• **Written exercise**
Return every entry exactly.

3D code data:
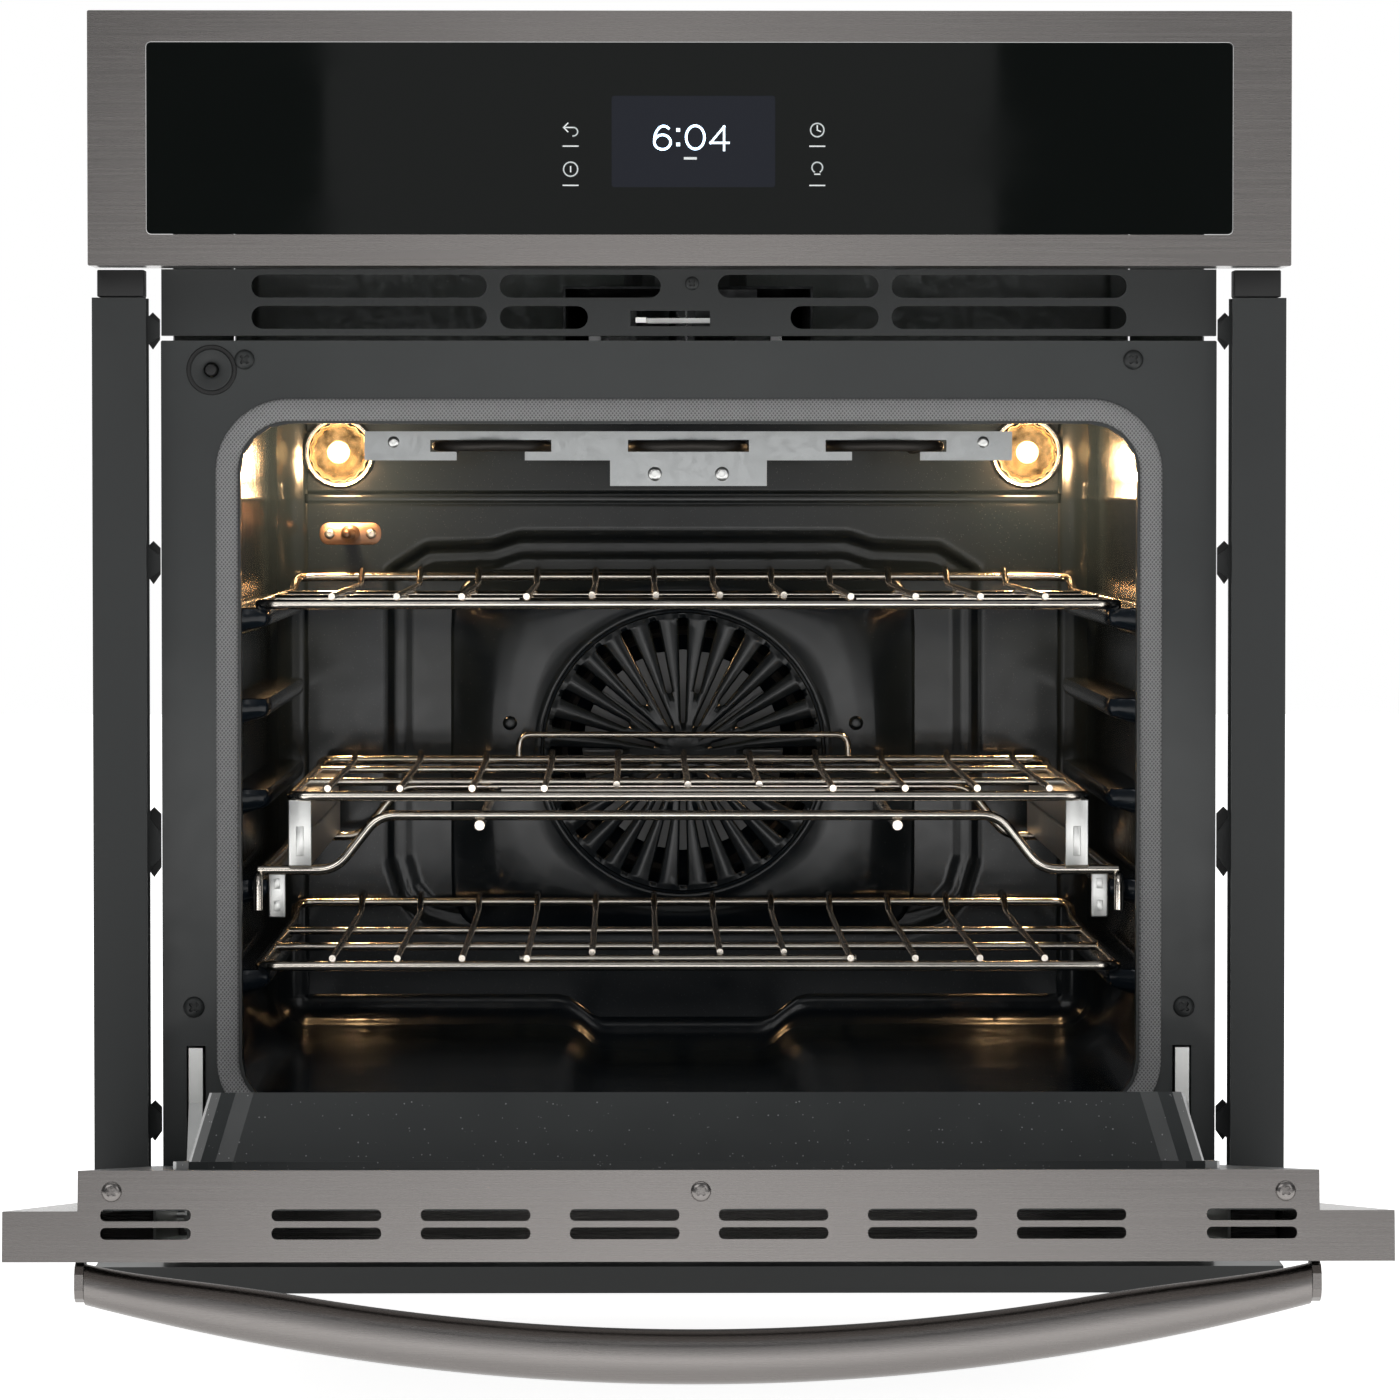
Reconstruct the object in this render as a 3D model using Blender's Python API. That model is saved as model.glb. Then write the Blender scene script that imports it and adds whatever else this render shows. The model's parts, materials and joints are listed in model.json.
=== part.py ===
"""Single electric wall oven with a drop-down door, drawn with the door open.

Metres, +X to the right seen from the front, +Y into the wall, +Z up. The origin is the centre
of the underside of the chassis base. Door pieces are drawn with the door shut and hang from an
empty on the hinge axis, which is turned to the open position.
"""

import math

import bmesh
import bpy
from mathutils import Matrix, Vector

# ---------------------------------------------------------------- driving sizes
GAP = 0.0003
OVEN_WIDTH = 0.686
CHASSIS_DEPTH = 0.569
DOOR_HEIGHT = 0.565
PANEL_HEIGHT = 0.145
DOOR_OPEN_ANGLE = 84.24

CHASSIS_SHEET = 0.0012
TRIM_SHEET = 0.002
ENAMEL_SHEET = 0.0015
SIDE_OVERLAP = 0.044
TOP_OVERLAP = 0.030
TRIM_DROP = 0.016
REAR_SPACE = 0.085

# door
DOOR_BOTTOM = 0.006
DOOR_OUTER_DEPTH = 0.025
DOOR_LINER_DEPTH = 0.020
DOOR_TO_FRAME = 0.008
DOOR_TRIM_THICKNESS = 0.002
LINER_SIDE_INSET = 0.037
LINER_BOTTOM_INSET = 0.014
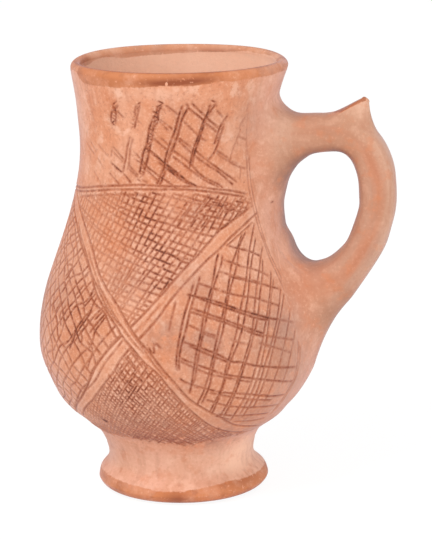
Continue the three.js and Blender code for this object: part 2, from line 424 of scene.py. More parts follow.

• **Solution to this task**
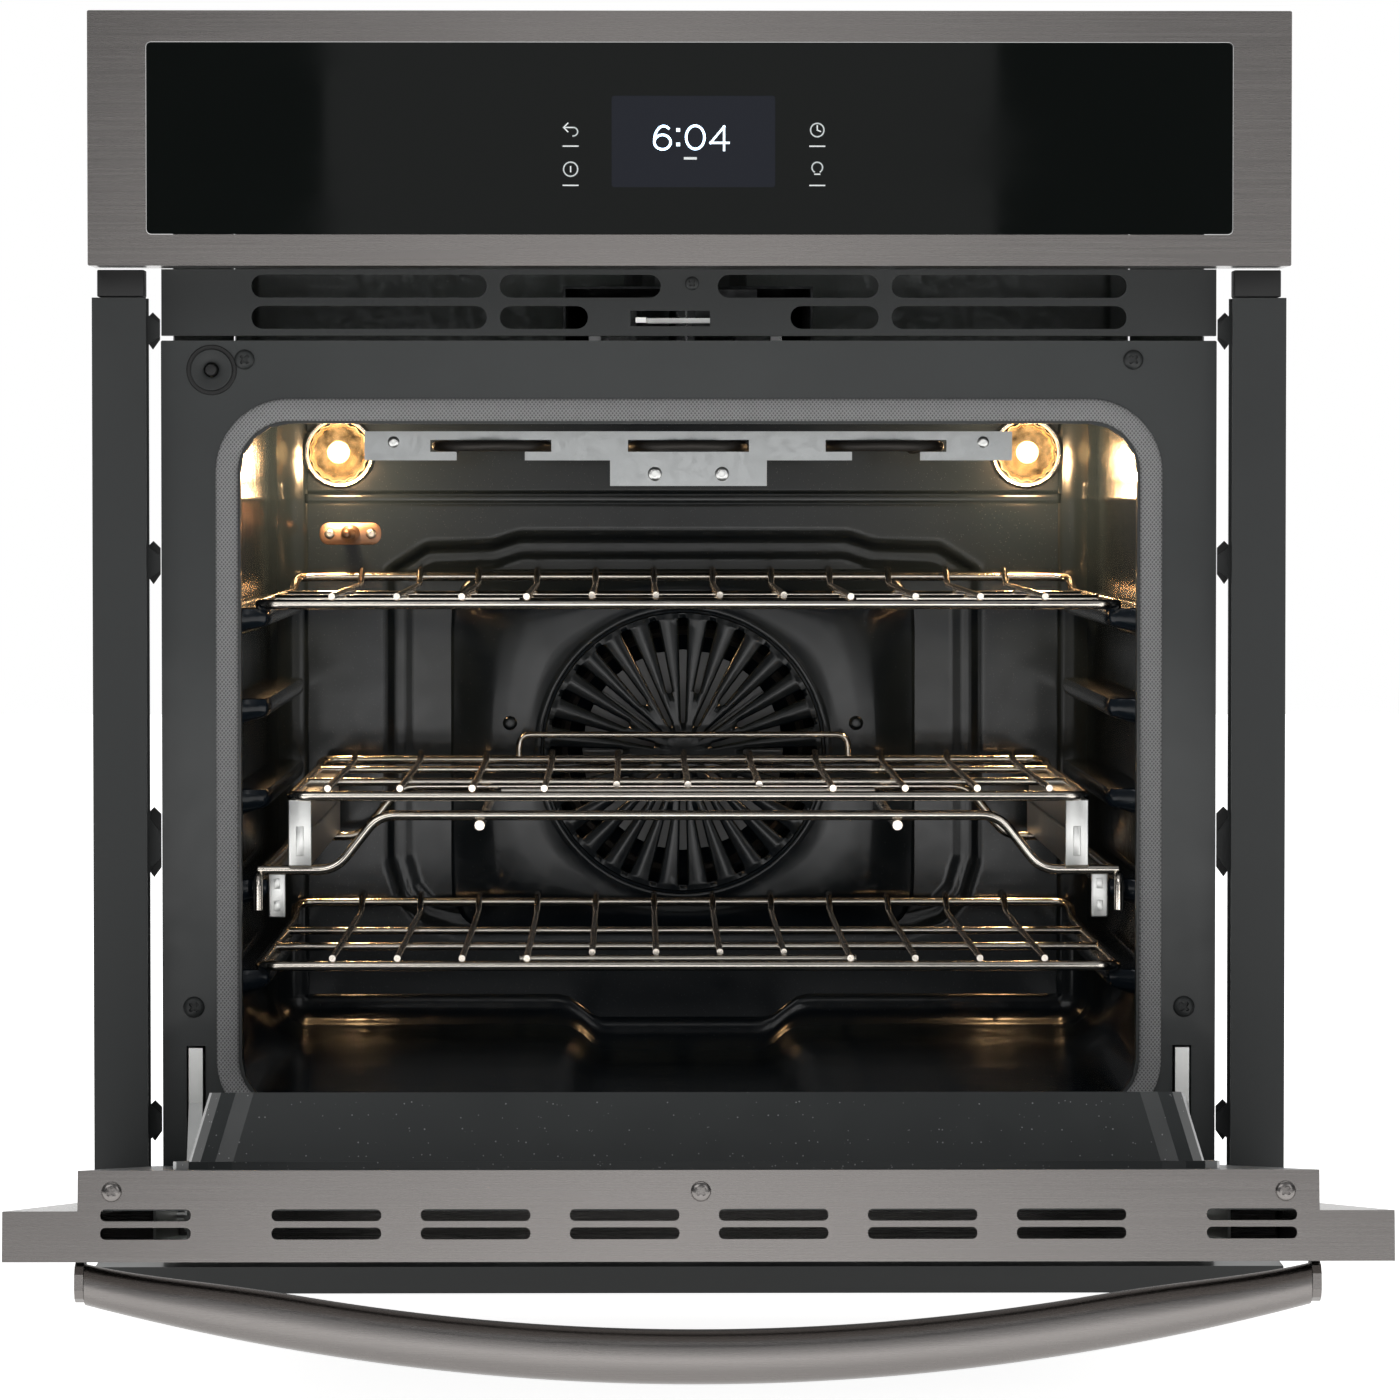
Reconstruct the object in this render as a 3D model using Blender's Python API. That model is saved as model.glb. Then write the Blender scene script that imports it and adds whatever else this render shows. The model's parts, materials and joints are listed in model.json.
=== part.py ===
"""Single electric wall oven with a drop-down door, drawn with the door open.

Metres, +X to the right seen from the front, +Y into the wall, +Z up. The origin is the centre
of the underside of the chassis base. Door pieces are drawn with the door shut and hang from an
empty on the hinge axis, which is turned to the open position.
"""

import math

import bmesh
import bpy
from mathutils import Matrix, Vector

# ---------------------------------------------------------------- driving sizes
GAP = 0.0003
OVEN_WIDTH = 0.686
CHASSIS_DEPTH = 0.569
DOOR_HEIGHT = 0.565
PANEL_HEIGHT = 0.145
DOOR_OPEN_ANGLE = 84.24

CHASSIS_SHEET = 0.0012
TRIM_SHEET = 0.002
ENAMEL_SHEET = 0.0015
SIDE_OVERLAP = 0.044
TOP_OVERLAP = 0.030
TRIM_DROP = 0.016
REAR_SPACE = 0.085

# door
DOOR_BOTTOM = 0.006
DOOR_OUTER_DEPTH = 0.025
DOOR_LINER_DEPTH = 0.020
DOOR_TO_FRAME = 0.008
DOOR_TRIM_THICKNESS = 0.002
LINER_SIDE_INSET = 0.037
LINER_BOTTOM_INSET = 0.014
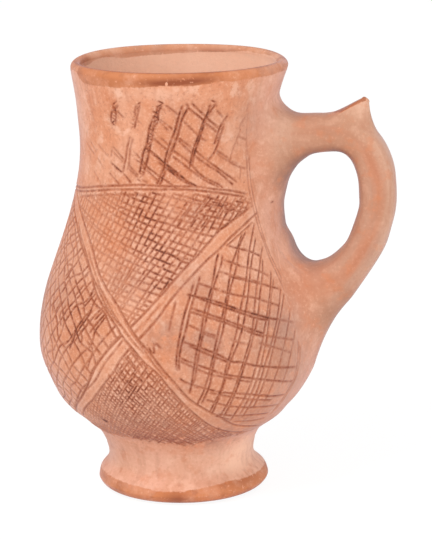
Continue the three.js and Blender code for this object: part 2, from line 424 of scene.py. More parts follow.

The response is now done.